=== SUPPLIED INFORMATION ===

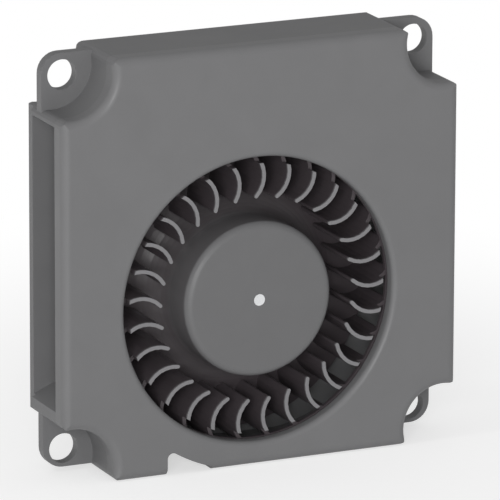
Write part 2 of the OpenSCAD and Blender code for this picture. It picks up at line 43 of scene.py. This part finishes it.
class Mat:
    """A material whose nodes are added one at a time."""

    def __init__(self, name):
        self.m = bpy.data.materials.new(name)
        self.m.use_nodes = True
        self.t = self.m.node_tree
        self.bsdf = self.t.nodes["Principled BSDF"]
        self.coord = self.add("ShaderNodeTexCoord").outputs["Object"]

    def add(self, kind, **inputs):
        n = self.t.nodes.new(kind)
        for k, v in inputs.items():
            n.inputs[k.replace("_", " ")].default_value = v
        return n

    def link(self, a, b):
        self.t.links.new(a, b)

    def noise(self, scale, detail=2.0, rough=0.5, distortion=0.0, stretch=None):
        n = self.add("ShaderNodeTexNoise", Scale=scale, Detail=detail, Roughness=rough,
                     Distortion=distortion)
        at = self.coord
        if stretch:
            mp = self.add("ShaderNodeMapping", Scale=stretch)
            self.link(at, mp.inputs["Vector"])
            at = mp.outputs["Vector"]
        self.link(at, n.inputs["Vector"])
        return n.outputs["Fac"]

    def ramp(self, fac, stops):
        r = self.add("ShaderNodeValToRGB")
        e = r.color_ramp.elements
        while len(e) < len(stops):
            e.new(0.5)
        for el, (p, c) in zip(e, stops):
            el.position = p
            el.color = c if hasattr(c, "__len__") else (c, c, c, 1.0)
        self.link(fac, r.inputs["Fac"])
        return r.outputs["Color"]

    def span(self, fac, lo, hi, from_lo=0.3, from_hi=0.7):
        n = self.add("ShaderNodeMapRange")
        n.inputs["From Min"].default_value = from_lo
        n.inputs["From Max"].default_value = from_hi
        n.inputs["To Min"].default_value = lo
        n.inputs["To Max"].default_value = hi
        self.link(fac, n.inputs["Value"])
        return n.outputs["Result"]

    def mix(self, fac, a, b, blend="MIX"):
        n = self.t.nodes.new("ShaderNodeMix")
        n.data_type = "RGBA"
        n.blend_type = blend
        for socket, value in ((n.inputs["Factor"], fac), (n.inputs["A"], a), (n.inputs["B"], b)):
            if isinstance(value, bpy.types.NodeSocket):
                self.link(value, socket)
            else:
                socket.default_value = value
        return n.outputs["Result"]

    def axis_distance(self):
        """Distance from the wheel's axis."""
        n = self.t.nodes.new("ShaderNodeVectorMath")
        n.operation = "MULTIPLY_ADD"
        self.link(self.coord, n.inputs[0])
        n.inputs[1].default_value = (1, 0, 1)
        n.inputs[2].default_value = (-FAN_X * MM, 0, -FAN_Z * MM)
        length = self.t.nodes.new("ShaderNodeVectorMath")
        length.operation = "LENGTH"
        self.link(n.outputs[0], length.inputs[0])
        return length.outputs["Value"]

    def depth(self):
        """Position along Y: -5 mm at the front, 5 mm at the back."""
        n = self.t.nodes.new("ShaderNodeSeparateXYZ")
        self.link(self.coord, n.inputs[0])
        return n.outputs["Y"]

    def soft_edge(self, radius):
        """Normals that round the sharp edges a little."""
        n = self.t.nodes.new("ShaderNodeBevel")
        n.samples = 6
        n.inputs["Radius"].default_value = radius
        return n.outputs["Normal"]

    def bump(self, height, distance, strength=1.0, normal=None):
        b = self.add("ShaderNodeBump", Strength=strength, Distance=distance)
        self.link(height, b.inputs["Height"])
        if normal is not None:
            self.link(normal, b.inputs["Normal"])
        return b.outputs["Normal"]

    def done(self, **sockets):
        for k, v in sockets.items():
            s = self.bsdf.inputs[k.replace("_", " ")]
            if isinstance(v, bpy.types.NodeSocket):
                self.link(v, s)
            else:
                s.default_value = v
        return self.m


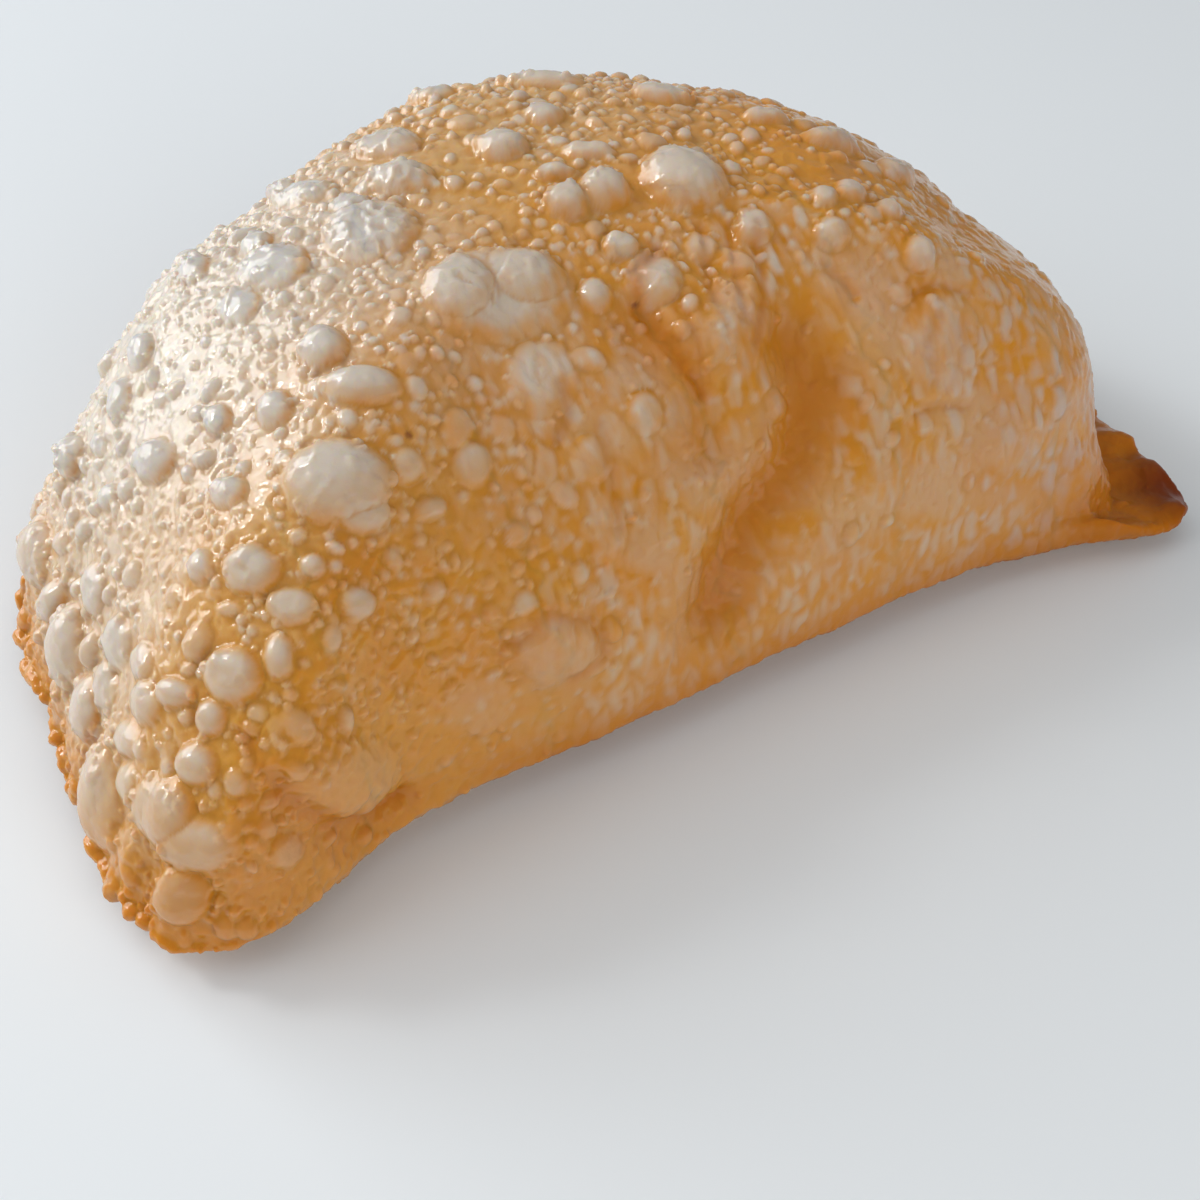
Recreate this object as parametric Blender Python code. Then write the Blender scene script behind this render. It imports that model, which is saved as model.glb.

===

> **GOAL**:
Would you reproduce the material above in full, exactly as given?

> **FULL SOLUTION**:
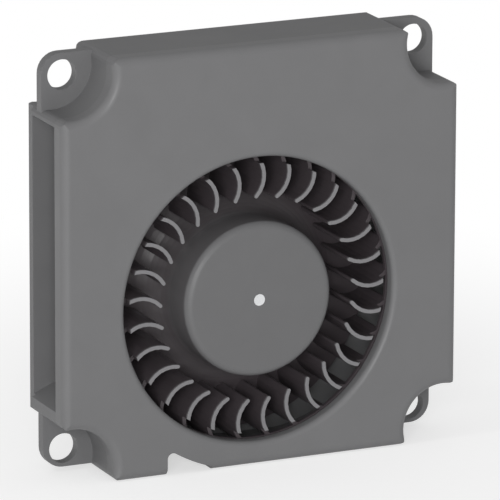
Write part 2 of the OpenSCAD and Blender code for this picture. It picks up at line 43 of scene.py. This part finishes it.
class Mat:
    """A material whose nodes are added one at a time."""

    def __init__(self, name):
        self.m = bpy.data.materials.new(name)
        self.m.use_nodes = True
        self.t = self.m.node_tree
        self.bsdf = self.t.nodes["Principled BSDF"]
        self.coord = self.add("ShaderNodeTexCoord").outputs["Object"]

    def add(self, kind, **inputs):
        n = self.t.nodes.new(kind)
        for k, v in inputs.items():
            n.inputs[k.replace("_", " ")].default_value = v
        return n

    def link(self, a, b):
        self.t.links.new(a, b)

    def noise(self, scale, detail=2.0, rough=0.5, distortion=0.0, stretch=None):
        n = self.add("ShaderNodeTexNoise", Scale=scale, Detail=detail, Roughness=rough,
                     Distortion=distortion)
        at = self.coord
        if stretch:
            mp = self.add("ShaderNodeMapping", Scale=stretch)
            self.link(at, mp.inputs["Vector"])
            at = mp.outputs["Vector"]
        self.link(at, n.inputs["Vector"])
        return n.outputs["Fac"]

    def ramp(self, fac, stops):
        r = self.add("ShaderNodeValToRGB")
        e = r.color_ramp.elements
        while len(e) < len(stops):
            e.new(0.5)
        for el, (p, c) in zip(e, stops):
            el.position = p
            el.color = c if hasattr(c, "__len__") else (c, c, c, 1.0)
        self.link(fac, r.inputs["Fac"])
        return r.outputs["Color"]

    def span(self, fac, lo, hi, from_lo=0.3, from_hi=0.7):
        n = self.add("ShaderNodeMapRange")
        n.inputs["From Min"].default_value = from_lo
        n.inputs["From Max"].default_value = from_hi
        n.inputs["To Min"].default_value = lo
        n.inputs["To Max"].default_value = hi
        self.link(fac, n.inputs["Value"])
        return n.outputs["Result"]

    def mix(self, fac, a, b, blend="MIX"):
        n = self.t.nodes.new("ShaderNodeMix")
        n.data_type = "RGBA"
        n.blend_type = blend
        for socket, value in ((n.inputs["Factor"], fac), (n.inputs["A"], a), (n.inputs["B"], b)):
            if isinstance(value, bpy.types.NodeSocket):
                self.link(value, socket)
            else:
                socket.default_value = value
        return n.outputs["Result"]

    def axis_distance(self):
        """Distance from the wheel's axis."""
        n = self.t.nodes.new("ShaderNodeVectorMath")
        n.operation = "MULTIPLY_ADD"
        self.link(self.coord, n.inputs[0])
        n.inputs[1].default_value = (1, 0, 1)
        n.inputs[2].default_value = (-FAN_X * MM, 0, -FAN_Z * MM)
        length = self.t.nodes.new("ShaderNodeVectorMath")
        length.operation = "LENGTH"
        self.link(n.outputs[0], length.inputs[0])
        return length.outputs["Value"]

    def depth(self):
        """Position along Y: -5 mm at the front, 5 mm at the back."""
        n = self.t.nodes.new("ShaderNodeSeparateXYZ")
        self.link(self.coord, n.inputs[0])
        return n.outputs["Y"]

    def soft_edge(self, radius):
        """Normals that round the sharp edges a little."""
        n = self.t.nodes.new("ShaderNodeBevel")
        n.samples = 6
        n.inputs["Radius"].default_value = radius
        return n.outputs["Normal"]

    def bump(self, height, distance, strength=1.0, normal=None):
        b = self.add("ShaderNodeBump", Strength=strength, Distance=distance)
        self.link(height, b.inputs["Height"])
        if normal is not None:
            self.link(normal, b.inputs["Normal"])
        return b.outputs["Normal"]

    def done(self, **sockets):
        for k, v in sockets.items():
            s = self.bsdf.inputs[k.replace("_", " ")]
            if isinstance(v, bpy.types.NodeSocket):
                self.link(v, s)
            else:
                s.default_value = v
        return self.m


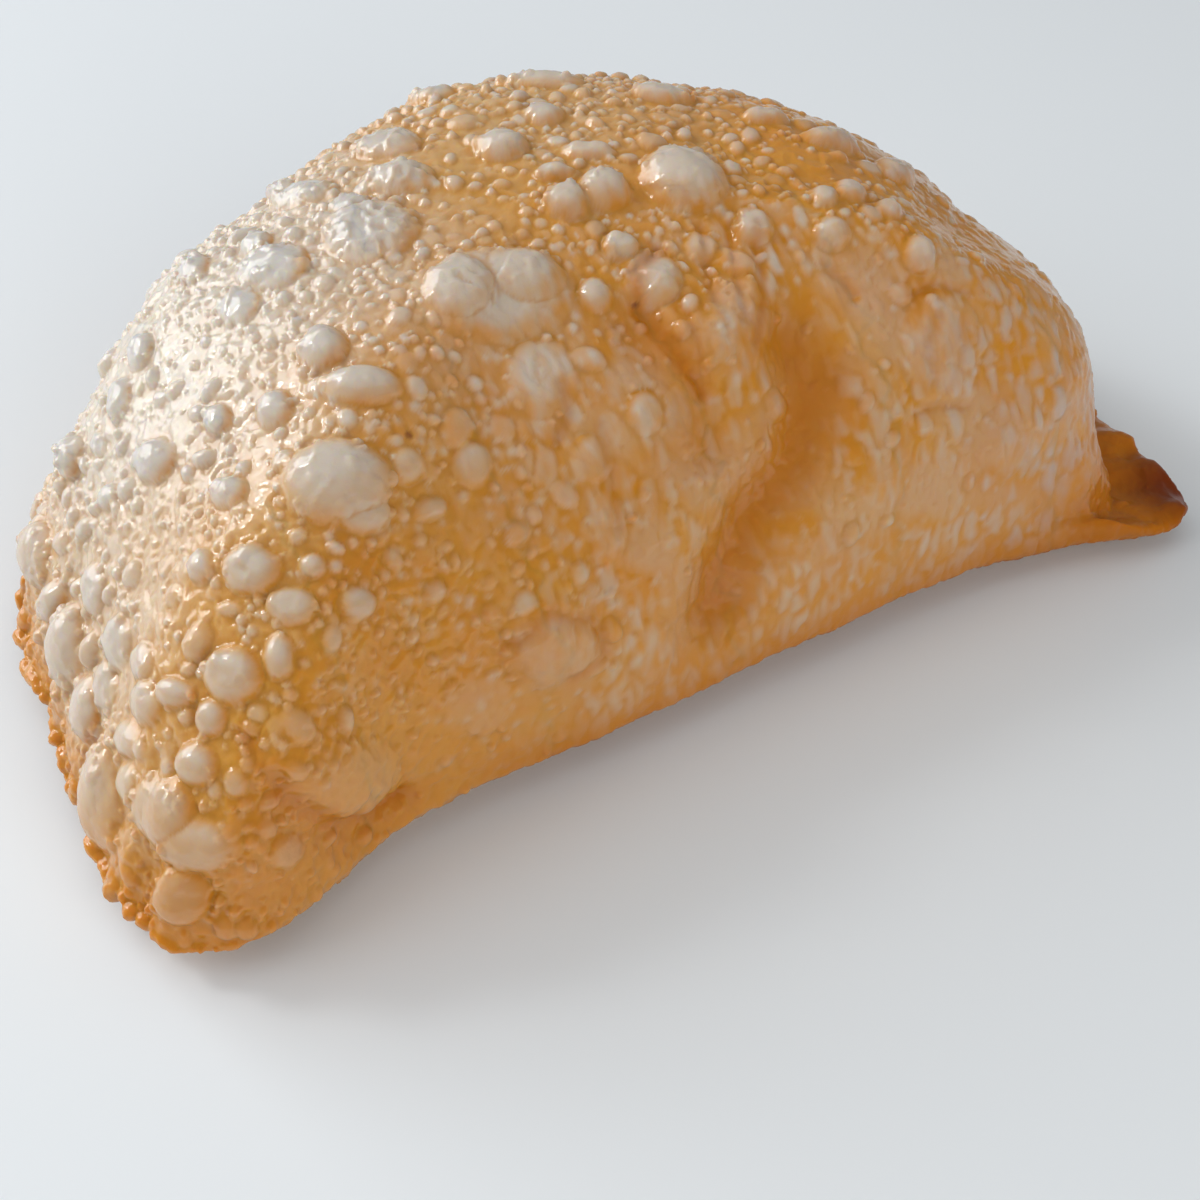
Recreate this object as parametric Blender Python code. Then write the Blender scene script behind this render. It imports that model, which is saved as model.glb.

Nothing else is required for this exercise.